Can such a set of vectors exist? Is it possible, given $n\geq 3,$ to find $\{\mathbf{x}_1,\;\mathbf{x}_2,\;\dots,\;\mathbf{x}_n\}\subset\mathbb{R}^n$ satisfying:


*

*$\mathbf{x}_i,\mathbf{x}_j$ linearly independent for any distinct $i,j$

*$\mathbf{x}_i,\mathbf{x}_j,\mathbf{x}_k$ linearly dependent for any distinct $i,j,k$


I can't see why this wouldn't be possible, but I am having trouble finding an explicit example.
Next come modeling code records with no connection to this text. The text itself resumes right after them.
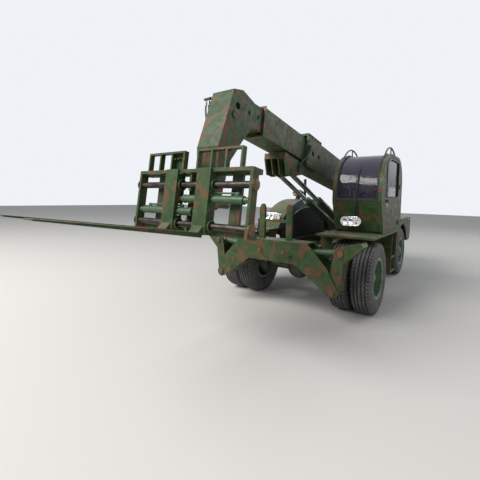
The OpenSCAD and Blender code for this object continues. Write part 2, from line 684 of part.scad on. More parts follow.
module tank_section(x0, x1, z0, z1, r)
    union() {
        translate([x0, z0 + r]) square([x1 - x0, z1 - z0 - 2 * r]);
        translate([x0 + r, z0]) square([x1 - x0 - 2 * r, z1 - z0]);
        for (x = [x0 + r, x1 - r])
            for (z = [z0 + r, z1 - r])
                translate([x, z]) circle(r = r, $fn = 32);
    }
module side_tanks() color(green) both_sides() {
    translate([0, tank_y[1], 0]) rotate([90, 0, 0]) linear_extrude(tank_y[1] - tank_y[0])
        tank_section(tank_x[0], tank_x[1], tank_low, tank_top, tank_r);
    for (y = [tank_y[0] + 80, tank_y[1] - 140])
        box(rail_x, tank_x[0] + 1, y, y + 60, rail_low + 40, rail_top - 40);
    translate([(tank_x[0] + tank_x[1]) / 2, tank_y[0] + 150, tank_top - 1]) cylinder(r = 55, h = 36, $fn = 32);
}
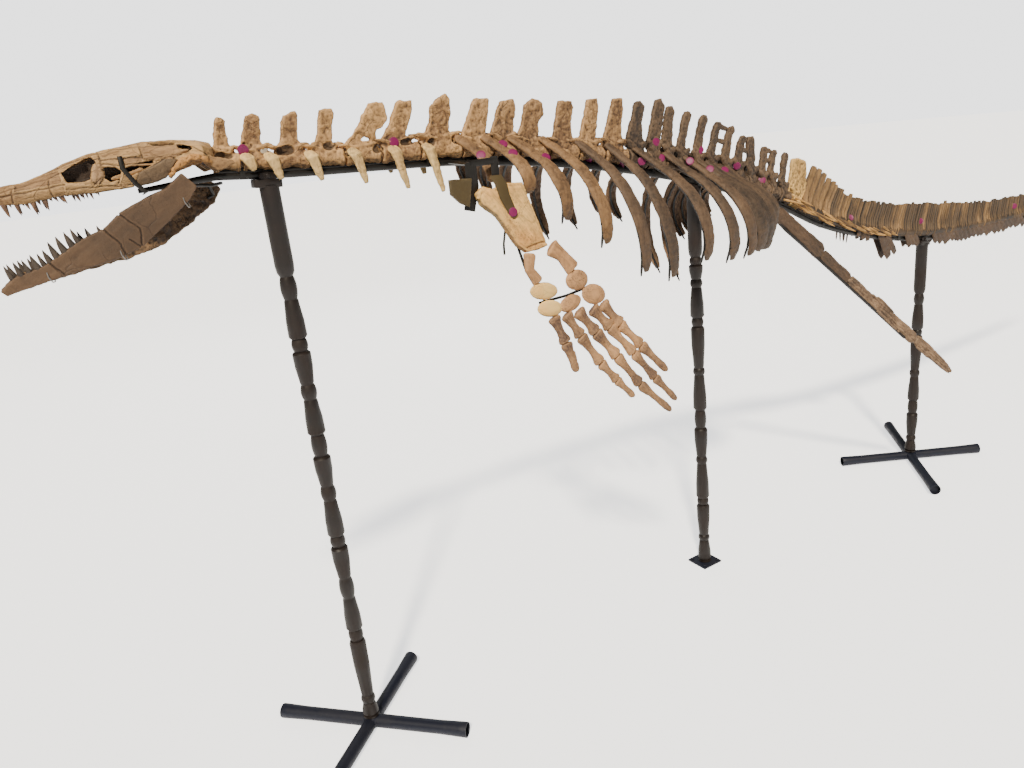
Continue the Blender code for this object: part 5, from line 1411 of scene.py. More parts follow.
def paddle_point(x, z, out=0.0):
    return Vector((x, PADDLE_Y - PADDLE_SLOPE * (PADDLE_TOP_Z - z) - out, z))


PADDLE_NORMAL = Vector((0, -1, PADDLE_SLOPE)).normalized()


def make_shoulder():
    bumps = ((relief("CLOUDS", 0.045), 0.0040), (relief("CLOUDS", 0.010), 0.0016))
    outline = [paddle_point(x, z) for x, z in HUMERUS]
    core = plate(outline, PADDLE_NORMAL, 0.022)
    middle = sum(outline, Vector()) / len(outline)
    crown = plate([middle + (point - middle) * 0.86 for point in outline], PADDLE_NORMAL, 0.0265)
    ends = [bar([paddle_point(x, z, 0.002) for x, z in line], [(0.010, 0.012)] * len(line), PADDLE_NORMAL, 8)
            for line in (((-0.800, 1.322), (-0.790, 1.342), (-0.770, 1.336)),
                         ((-0.742, 1.342), (-0.686, 1.338)),
                         ((-0.700, 1.196), (-0.672, 1.196), (-0.650, 1.200)))]
    humerus = fuse(join([core, crown] + ends), 0.0022, 5, bumps)
    carve(humerus, -1, (((-0.750, 1.356), (-0.748, 1.335)),), 0.0060, 0.0022)
    carve(humerus, -1, (((-0.706, 1.1965), (-0.672, 1.2035), (-0.640, 1.2010)),), 0.0024, 0.0016)
    hand_over(humerus, "left_upper_arm", "paddle_bone", ("left_humerus",))
    blade = plate([Vector((x, BLADE_Y, z)) for x, z in SHOULDER_BLADE], Y, 0.009)
    fuse(blade, FINE, 2, bumps[1:])
    hand_over(blade, "left_shoulder_plate", "olive_strap", ("left_shoulder_blade",))
    for name, node, rows, finish in (("left_front_forearm", "left_radius", RADIUS_BONE, "forearm_bone"),
                                     ("left_back_forearm", "left_ulna", ULNA_BONE, "forearm_bone")):
        points = [paddle_point(x, z) for x, z, _ in rows]
        ends = [points[0] + (points[0] - points[1]).normalized() * 0.004,
                points[-1] + (points[-1] - points[-2]).normalized() * 0.004]
        points = [ends[0], points[0], points[0].lerp(points[1], 0.5), points[1],
                  points[1].lerp(points[2], 0.5),
                  points[2], ends[1]]
        w0, w1, w2 = (row[2] * 1.22 for row in rows)
        halves = [(w, 0.0070 + 0.12 * w) for w in (w0 * 0.72, w0, w0 * 0.3 + w1 * 0.75, w1 * 1.05,
                                                   w1 * 0.5 + w2 * 0.5,
                                                   w2, w2 * 0.72)]
        bone = fuse(bar(points, halves, (points[-1] - points[0]).cross(PADDLE_NORMAL)), FINE, 4, bumps)
        hand_over(bone, name, finish, (node,))
    make_wrist()
    make_fingers()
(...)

Any ideas would be appreciated.
 A: That $\mathbf{x}_i$ and $\mathbf{x}_j$ are linearly independent means they span a plane $P_{ij}$. That $\{\mathbf{x}_i,\mathbf{x}_j,\mathbf{x}_k\}$ is linearly dependent means that $\mathbf{x}_k \in P_{ij}$. For all distinct $i,j,k$. That means $P_{ij} = P_{km}$ for all $i\neq j$ and $k\neq m$. So it remains to find $n$ pairwise linearly independent vectors in a plane. Take for example $n$ points on the unit circle in the first quadrant.
A: This is absolutely possible.
For instance, let
$$
\mathbf{x}_i=\langle1,i,0,0,\ldots,0\rangle.
$$
Then if $\alpha_i\mathbf{x}_i+\alpha_j\mathbf{x}_j=\vec{0}$, it must be the case that $\alpha_j=-\alpha_i$ to get the correct first coordinate... but this doesn't work out for the second coordinate.
Now, note that the span of any two vectors is the two-dimensional subspace $\{\langle x,y,0,0,\ldots,0\mid x,y\in\mathbb{R}\}$, which clearly contains any third vector.
A: if $n=3$, we have : $x_3 = x_1 + x_2 $
It is easy to see that $(x_1,x_2)$,$(x_1,x_2)$,$(x_1,x_2)$ are linearly independent but $(x_1,x_2,x_3)$ is linearly dependent.